The UK Border Agency’s response intones a mantra which looks bureaucratically complacent. It says “We continue to monitor developments in the DRC…..(but) we do not routinely monitor the treatment of individuals once removed from the UK”. It also seeks comfort in the Court of Appeal decision of 3 December last year which upheld a ruling that failed asylum seekers are not at risk of persecution or ill-treatment on return to the DRC simply because they have claimed asylum. But how do they know that if nobody has checked what happens to people when they are deported back to the Congo? And asylum seekers despatched back to the Congo may not be at risk because they claimed asylum in the UK, but rather because of their human rights or political activities in the Congo which led to their claiming asylum in the first place, so the Court of Appeal decision (and the Home Office drawing justification from it) appear misleading and flawed.

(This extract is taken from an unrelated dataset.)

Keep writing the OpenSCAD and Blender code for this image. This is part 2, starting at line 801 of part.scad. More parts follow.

But the charge against the Home Office is more serious still. Their own operational guidance states that if people are detained in the Congo, they are likely to suffer degrading and inhumane treatment, in breach of Article 3 of the Human Rights Act. Yet the Home Office is sending asylum seekers back to the Congo (24 were returned a week ago to Kinshasa) knowing that some at least have been detained on arrival and tortured. I intend to raise this in the House next week and demand an independent investigation.

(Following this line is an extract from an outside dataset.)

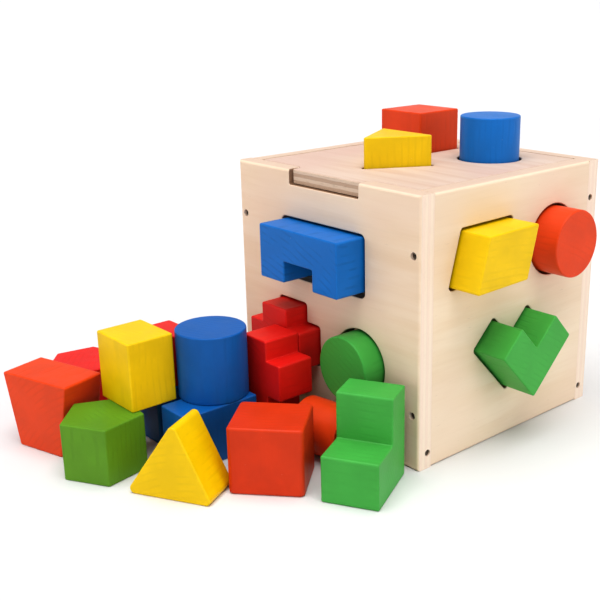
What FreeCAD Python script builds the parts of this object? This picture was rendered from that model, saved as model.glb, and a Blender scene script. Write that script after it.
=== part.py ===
"""Wooden shape sorter: an open-topped panel box with a tabbed lift-off lid, nine blocks
standing in its sorting holes and fifteen loose blocks on the floor in front of it.

Frame, in millimetres: the origin is the middle of the box's underside, +X runs to the
right along the front face, +Y runs to the back and +Z runs up.
"""
import FreeCAD, Part
import math
import os

V = FreeCAD.Vector
X_AXIS = V(1, 0, 0)
Y_AXIS = V(0, 1, 0)
Z_AXIS = V(0, 0, 1)

# ---- the box ----
SIDE = 140.0            # outside edge of the cube
HALF = SIDE / 2
WALL = 9.0              # panel thickness
HOUSING = 4.5           # depth of the corner grooves and of the tongues in them
TONGUE_TOP = 134.0      # the tongues stop below the top edge
BASE_THICK = 12.0
EDGE_ROUND = 1.6        # softened outer edges of the panels
RIM_ROUND = 0.8         # softened rims of the sorting holes
LID_THICK = 7.5         # lid and tab
LID_GAP = 0.5           # gap all round the lid
LEDGE = 9.0             # square section of the two ledges under the lid
LEDGE_LENGTH = 96.0
NOTCH_WIDTH = 53.5      # notch in the front panel's top edge, which the lid's tab fills
NOTCH_CENTRE = 0.45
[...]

Tragically, this is not an isolated example. More evidence recently has come to light about the close involvement of MI5 officers in the torture of victims sent by ‘extraordinary rendition’ to Pakistan or Middle East destinations. They did not directly administer the torture, but they supplied the questions to be asked and colluded in, indeed orchestrated, the torture if the questions were not fully or satisfactorily answered. One of the victims was Binyam Mohammed who was rendered across three continents, and tortured in each, before being transported to Guantanamo. These are now the subject of high-profile court proceedings, but how many other similar cases have not yet come to light? There are several countries in the world where there is no rule of law and where torture is administratively routine. Britain is not one of those, but the slippage down this path is a frightening indication of how far Britain’s moral decay has gone.